Si algo se le puede reprochar es que no profundiza tanto en el mundo que rodea a la Marcha. El régimen se siente más como un telón de fondo que como un elemento vivo, y para algunos espectadores eso puede restar peso político a la historia. También hay quienes encontrarán el ritmo demasiado lento, porque la propuesta se centra más en la experiencia psicológica que en giros argumentales. Sin embargo, esas decisiones son coherentes con la esencia del libro y terminan reforzando el carácter opresivo de la caminata.

Lo que resulta imposible negar es el efecto que deja la película. Al salir de la sala, uno no piensa en criaturas fantásticas ni en efectos especiales, sino en el poder de una idea simple llevada al extremo: ¿cuánto puede soportar un ser humano? ¿Qué significa seguir adelante cuando todo a tu alrededor cae?

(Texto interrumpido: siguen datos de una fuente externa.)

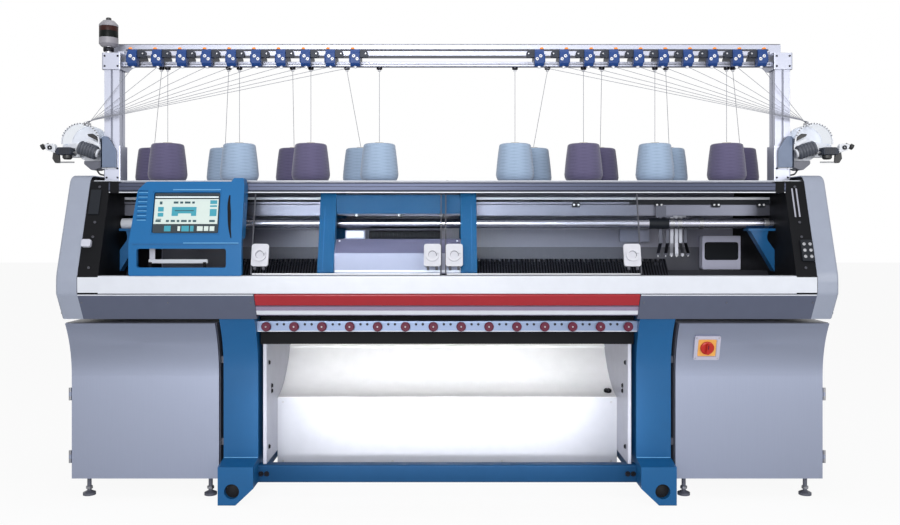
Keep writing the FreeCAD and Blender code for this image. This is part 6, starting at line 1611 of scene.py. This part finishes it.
@dataclass
class SideFeeders(SubAssembly):
    """Friction feeders on the posts, their drums and the signal lamp."""

    drum: Pair = (1771.0, 1680.0)       # (x, z) of the right drum's middle
    drum_y: float = -152.0
    drum_tilt: float = 18.0
    arm_reach: float = 47.0     # from the drum's middle to each of the arms that carry it
    front_y: float = -192.0
    back_y: float = -60.0
    dome_shift: Pair = (22.0, 35.0)     # dome's middle from the drum's
    dome_r: float = 93.0
    studs: int = 17
    stud_sweep: float = 1.2     # radians from the dome's top to its last stud
    ring_ends: Pair = (-45.6, 44.0)     # feet of a drum's end rings along its axis
    post_face: float = 1697.0
    lamp_seat: Point = (-1690.0, -100.0, 0.0)
    coats: ClassVar[Coats] = (
        (Finishes.DRUM_GREY, ("right_feeder_drum", "left_feeder_drum")),)

    def flat(self, points: Profile, y0: float, y1: float) -> Shape:
        """Plate whose outline is given from the drum's middle, between two depths."""
        outline = rounded(points) + np.array(self.drum)
        return extruded(outline, Plane.XZ, y0, y1)

    def from_drum(self, across: float, y: float, up: float) -> Point:
        """Point given across and up from the drum's middle, at a Y of the machine."""
        return (self.drum[0] + across, y, self.drum[1] + up)

    def drum_axis(self) -> np.ndarray:
        """Direction of the right drum's axis, outward and up."""
        tilt = math.radians(self.drum_tilt)
        return np.array([math.cos(tilt), 0.0, math.sin(tilt)])

    def dome_arc(self, radius: float) -> np.ndarray:
        """Outline a little over half a circle about the dome's middle: (x, z) = middle + r (cos a, sin a).

        Args:
            radius: r.
        Returns:
            Its (x, z) points.
        """
        angle = np.linspace(-0.1, math.pi + 0.1, 40)
        middle = np.array(self.drum) + self.dome_shift
        return middle + radius * np.stack([np.cos(angle), np.sin(angle)], axis=1)

    def add(self, name: str, shape: Shape, finish: Finish, bevel: float = 0.0) -> None:
        """One piece of the feeders, on both sides of the machine."""
        add_piece(f"feeder_{name}", both_sides(shape), finish, bevel=bevel, replaces=("side_feeders",))

    def dome(self) -> None:
        """Clear half dome, its studded white rim, the white face behind and the rail the threads enter by."""
        r, front, wall = self.dome_r, self.front_y, self.back_y - 14
        shell = np.concatenate([self.dome_arc(r), self.dome_arc(r - 3)[::-1]])
        self.add("dome", extruded(shell, Plane.XZ, front, wall), Finishes.FEEDER_CLEAR)
        rim = np.concatenate([self.dome_arc(r + 1), self.dome_arc(r - 5)[::-1]])
        self.add("dome_rim", extruded(rim, Plane.XZ, front - 2, front + 4), Finishes.FEEDER_WHITE)
        stud = box((-1.6, front - 3.2, -3.0), (1.6, front + 4, 3.0))
        x, z = np.array(self.drum) + self.dome_shift
        upright = stud.moved((0, 0, r - 1.5))
        sweep = np.linspace(-self.stud_sweep, self.stud_sweep, self.studs)
        turns = joined([upright.turned(swing_matrix(a), (0, 0, 0)) for a in sweep])
        self.add("rim_studs", turns.moved((x, 0, z)), Finishes.BLACK_OXIDE)
        face = extruded(self.dome_arc(r - 0.5), Plane.XZ, wall, self.back_y)
        self.add("dome_face", face, Finishes.FEEDER_WHITE, 2.0)
        rail = box(self.from_drum(-5, front - 2, 116), self.from_drum(5, front + 66, 135))
        self.add("thread_rail", rail, Finishes.HINGE_STEEL, 1.0)

    def works(self) -> None:
        """Motor, knob, joint, tension bar and thread guide outside the drum."""
        y = self.front_y
        case = self.flat([(71, -25), (140, -25), (148, -11), (134, 11, 6), (71, 11, 4)], y, y + 70)
        self.add("motor_case", case, Finishes.UNIT_SLATE, 2.0)
        knob = revolved([(16, 0), (23, 7), (23, 20), (20, 22)], self.from_drum(97, y + 28, -47), UP, 24)
        self.add("motor_knob", knob, Finishes.LAMP_DARK)
        ribs = joined([self.flat([(x, -22), (x + 3, -22), (x + 3, 8), (x, 8)], y - 1.2, y + 1)
                       for x in np.arange(78.0, 130.0, 9.0)])
        self.add("motor_ribs", ribs, Finishes.LAMP_DARK)
        joint = self.flat([(132, -65), (154, -65, 6), (168, -43), (162, 1), (136, 1)], y + 18, y + 34)
        self.add("joint", joint, Finishes.LAMP_DARK, 2.0)
        bar = tube([self.from_drum(63, y + 26, -61), self.from_drum(140, y + 26, -61)], 3.5, 12)
        drive = tube([self.from_drum(54, self.drum_y, -11), self.from_drum(72, self.drum_y, -11)], 6.0, 14)
        self.add("bars", joined([bar, drive]), Finishes.HINGE_STEEL)
        guide = self.flat([(150, -17), (195, -1, 6), (207, 27, 8), (152, 31, 14)], y + 12, y + 40)
        self.add("thread_guide", guide, Finishes.FEEDER_WHITE, 3.0)
        eye = ring([(5, 0), (11, 0), (11, 5), (8, 8), (5, 8)], self.from_drum(176, y + 12, 10), FORWARD, 20)
        self.add("guide_eye", eye, Finishes.BLACK_OXIDE)
        axis = Vector((1, 0, -0.5)).normalized()
        tip = revolved([(6, -22), (6, 0), (14, 2), (14, 16)], self.from_drum(208.3, y + 26, 19), axis, 20)
        self.add("tip_knob", tip, Finishes.LAMP_DARK)
        web = self.flat([(54, -31), (140, -31), (140, 31, 10), (54, 41)], y + 69, self.back_y)
        self.add("web", web, Finishes.FEEDER_WHITE, 2.0)

    def mounting(self) -> None:
        """Back plate, slate post cover, dark yarn slot, drum arms, bracket and strut."""
        inner = self.post_face - self.drum[0]
        y = self.front_y
        back = self.flat([(inner + 11, -44), (40, -52, 10), (71, -31), (71, 40), (inner + 11, 44)],
                         self.back_y - 14, self.back_y)
        self.add("back_plate", back, Finishes.FEEDER_WHITE, 2.0)
        cover = self.flat([(inner - 67, -86), (inner + 11, -86), (inner + 11, 75, 20), (inner - 25, 66, 10),
                           (inner - 67, 0, 30)], y + 32, y + 43)
        side = box((self.post_face + 0.4, y + 32, 1594), (self.post_face + 11, self.back_y, 1740))
        self.add("post_cover", joined([cover, side]), Finishes.COVER_SLATE, 2.5)
        slot = self.flat([(3, 79, 3), (-25, 81, 4), (-74, 44, 4), (-70, 34, 3), (-3, 68, 3)], y + 34, y + 42)
        self.add("yarn_slot", slot, Finishes.LAMP_DARK, 1.0)
        band = self.flat([(0, 62, 3), (-68, 26, 3), (-74, -6, 3), (-62, -4, 3), (-56, 14, 6), (0, 42, 6)],
                         y + 36, y + 42)
        self.add("white_band", band, Finishes.FEEDER_WHITE, 1.0)
        along = self.drum_axis()
        slope = swing_matrix(-math.radians(self.drum_tilt))
        arms = []
        for end in (-1, 1):
            seat = np.array(self.from_drum(0.0, self.drum_y, 0.0)) + along * (end * self.arm_reach)
            start = -9.0 if end < 0 else 0.0
            arms.append(revolved([(22, 0), (22, 9)], seat, end * along, 24))
            arms.append(box((start, 0, -20), (start + 9, 80, 20)).turned(slope, (0, 0, 0)).moved(seat))
        self.add("drum_arms", joined(arms), Finishes.FEEDER_WHITE, 1.2)
        bracket = self.flat([(inner, -80), (-31, -97), (-11, -97, 8), (23, -68, 10), (23, -53), (inner, -53)],
                            y + 45, self.back_y)
        self.add("bracket", bracket, Finishes.CASE_GREY, 2.0)
        self.add("bracket_bar", box((1632, y + 33, 1588), (1700, y + 45, 1592)), Finishes.LID_SILVER)
        bends = ((-20, -90), (-36, -114), (-55, -120), (-67, -124))
        bend = [self.from_drum(across, -100, up) for across, up in bends]
        self.add("strut", tube(curved_path(bend), 4.0), Finishes.LAMP_DARK)

    def signal_lamp(self) -> None:
        """Lamp on the left post: button, cone cap, two dark lenses, base and stem."""
        bands = (
            ("lamp_stem", [(18, 2162), (18, 2199), (24, 2199), (24, 2194)], Finishes.HINGE_STEEL),
            ("lamp_joint", [(24, 2176), (26, 2180), (26, 2192), (24, 2196)], Finishes.BLACK_OXIDE),
            ("lamp_base", [(30, 2198), (36, 2202), (46, 2213), (46, 2243)], Finishes.LAMP_GREY),
            ("lamp_green_lens", [(45, 2243), (45.5, 2246), (45.5, 2273), (45, 2276)], Finishes.LENS_GREEN),
            ("lamp_red_lens", [(45, 2276), (45.5, 2279), (45.5, 2297), (45, 2300)], Finishes.LENS_RED),
            ("lamp_cap", [(46, 2300), (46, 2308), (43, 2313), (28, 2329), (16, 2332)], Finishes.LAMP_GREY),
            ("lamp_button", [(13, 2331), (13, 2342), (10, 2345)], Finishes.LAMP_DARK))
        for name, profile, finish in bands:
            shape = revolved(profile, self.lamp_seat, UP, 48)
            add_piece(name, shape, finish, replaces=("signal_lamp",))

    def drum_ends(self) -> None:
        """Bright rings at both ends of each ribbed drum."""
        profile = [(8, 0), (24, 0), (24, 1.6), (8, 1.6)]
        for name, side in (("right_drum", 1.0), ("left_drum", -1.0)):
            axis = self.drum_axis() * (side, 1.0, 1.0)
            middle = np.array([side * self.drum[0], self.drum_y, self.drum[1]])
            rings = [ring(profile, middle + axis * end, axis, 28) for end in self.ring_ends]
            add_piece(f"{name}_end_rings", joined(rings), Finishes.HINGE_STEEL, name)

    def steps(self) -> Steps:
        """This group's steps."""
        return (self.dome, self.works, self.mounting, self.drum_ends, self.signal_lamp)


# ---------------- studio
@dataclass
class Studio:
    """Plain pale floor, soft lamps and the photograph's camera."""

    camera_y: float = -4450.0
    camera_z: float = 1286.0
    focal_px: float = 871.3     # focal length in pixels of the photograph
    width_px: float = 900.0
    height_px: float = 525.0
    centre_px: Pair = (447.2, 230.0)     # where the camera's axis meets the picture
    floor_half: float = 30000.0
    floor_glow: float = 0.93    # share of plain white in what the camera sees of the floor
    world_dim: float = 0.30     # world's strength as a light

    def camera(self) -> None:
        """Level camera before the machine's middle; its shift frames the machine as the photograph does."""
        data = bpy.data.cameras.new("camera")
        data.sensor_width = 36.0
        data.lens = data.sensor_width * self.focal_px / self.width_px
        data.shift_x = (self.width_px / 2 - self.centre_px[0]) / self.width_px
        data.shift_y = (self.centre_px[1] - self.height_px / 2) / self.width_px
        camera = bpy.data.objects.new("camera", data)
        camera.location = (0.0, self.camera_y * MM, self.camera_z * MM)
        camera.rotation_euler = (math.pi / 2, 0.0, 0.0)
        bpy.context.scene.collection.objects.link(camera)
        bpy.context.scene.camera = camera

    def floor(self) -> None:
        """Wide floor that reads white to the camera and still takes the machine's shadow."""
        half = self.floor_half * MM
        mesh = bpy.data.meshes.new("floor")
        mesh.from_pydata([(-half, -half, 0), (half, -half, 0), (half, half, 0), (-half, half, 0)], [],
                         [[0, 1, 2, 3]])
        paper = bpy.data.materials.new("white studio floor")
        paper.use_nodes = True
        tree = paper.node_tree
        tree.nodes.clear()
        matt = add_node(tree, "ShaderNodeBsdfDiffuse", {"Color": linear("#EDEDED")})
        glow = add_node(tree, "ShaderNodeEmission", {"Color": linear("#FFFFFF"), "Strength": 1.0})
        rays = add_node(tree, "ShaderNodeLightPath")
        seen = add_node(tree, "ShaderNodeMath", {
            0: rays.outputs["Is Camera Ray"], 1: self.floor_glow}, operation="MULTIPLY")
        mixed = add_node(tree, "ShaderNodeMixShader", {
            0: seen.outputs[0], 1: matt.outputs[0], 2: glow.outputs[0]})
        add_node(tree, "ShaderNodeOutputMaterial", {"Surface": mixed.outputs[0]})
        mesh.materials.append(paper)
        floor = bpy.data.objects.new("floor", mesh)
        bpy.context.scene.collection.objects.link(floor)

    def lamp(self, name: str, place: Coords, aim: Coords, size: Pair,
             watts: float, spread_deg: float = 180.0) -> None:
        """One soft box at a place, aimed at a point, its light held within a spread.

        Args:
            name: the lamp's name.
            place: where it stands.
            aim: the point it faces.
            size: width and height.
            watts: its power.
            spread_deg: how wide its light goes.
        """
        data = bpy.data.lights.new(name, "AREA")
        data.shape = "RECTANGLE"
        data.size = size[0] * MM
        data.size_y = size[1] * MM
        data.energy = watts
        data.spread = math.radians(spread_deg)
        lamp = bpy.data.objects.new(name, data)
        lamp.location = Vector(place) * MM
        lamp.rotation_euler = (Vector(aim) - Vector(place)).to_track_quat("-Z", "Y").to_euler()
        bpy.context.scene.collection.objects.link(lamp)

    def light(self) -> None:
        """White surroundings to the camera, glossy and clear surfaces, and a dimmer world for the light."""
        world = bpy.data.worlds.new("studio")
        world.use_nodes = True
        tree = world.node_tree
        tree.nodes.clear()
        rays = add_node(tree, "ShaderNodeLightPath")
        seen = add_node(tree, "ShaderNodeMath", {
            0: rays.outputs["Is Camera Ray"], 1: rays.outputs["Is Transmission Ray"]}, operation="MAXIMUM")
        either = add_node(tree, "ShaderNodeMath", {
            0: seen.outputs[0], 1: rays.outputs["Is Glossy Ray"]}, operation="MAXIMUM")
        strength = add_node(tree, "ShaderNodeMapRange", {0: either.outputs[0], 3: self.world_dim, 4: 1.0})
        sky = add_node(tree, "ShaderNodeBackground", {
            "Color": linear("#FFFFFF"), "Strength": strength.outputs[0]})
        add_node(tree, "ShaderNodeOutputWorld", {"Surface": sky.outputs[0]})
        bpy.context.scene.world = world
        self.lamp("overhead soft box", (0, -1200, 5200), (0, 0, 900), (4200, 4200), 90)
        self.lamp("front soft box", (-700, -6200, 2100), (0, 0, 950), (2400, 2400), 230)
        self.lamp("right soft box", (3600, -4600, 1900), (300, 0, 900), (2000, 2000), 55)
        self.lamp("chute lamp", (0, -1700, 330), (0, -100, 400), (1500, 120), 4.4, 30)

    def build(self) -> None:
        """Camera, floor, lamps and the plain view transform."""
        self.camera()
        self.floor()
        self.light()
        bpy.context.scene.view_settings.view_transform = "Standard"


def main() -> None:
    """Load the frame, build every sub-assembly in order, then the studio."""
    logging.basicConfig(level=logging.INFO, format="%(message)s")
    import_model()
    for part in (Body(), Base(), KnittingHead(), Doors(), TakeDown(), Monitor(), YarnStand(), SideFeeders()):
        LOG.info("-- %s", type(part).__name__)
        part.build()
    Studio().build()


if __name__ == "__main__":
    main()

The Long Walk no necesita adornos para plantear esas preguntas, y ese es quizá su mayor logro.

En conclusión, Camina o Muere es una obra intensa, bien actuada y con una atmósfera que atrapa desde los primeros minutos. Es cine que no se conforma con entretener, sino que incomoda, que obliga a mirar la fragilidad humana y a reconocer la brutalidad de un sistema que transforma la vida en espectáculo. Puede que no sea para todos los públicos, sobre todo para quienes esperan un ritmo vertiginoso, pero quienes entren en su propuesta encontrarán una de las adaptaciones más inquietantes de Stephen King en años.

Al final, más allá de quién cruza la meta, lo que queda es una reflexión sobre la resistencia, la amistad y el límite de lo humano. Porque The Long Walk no habla solo de jóvenes caminando hacia la muerte, sino de nosotros mismos: de nuestras propias luchas, del peso de cada paso en la vida y de esa certeza de que, tarde o temprano, todos enfrentamos nuestro propio límite. La película nos recuerda que seguir avanzando, incluso en los momentos más oscuros, es lo que define lo que somos.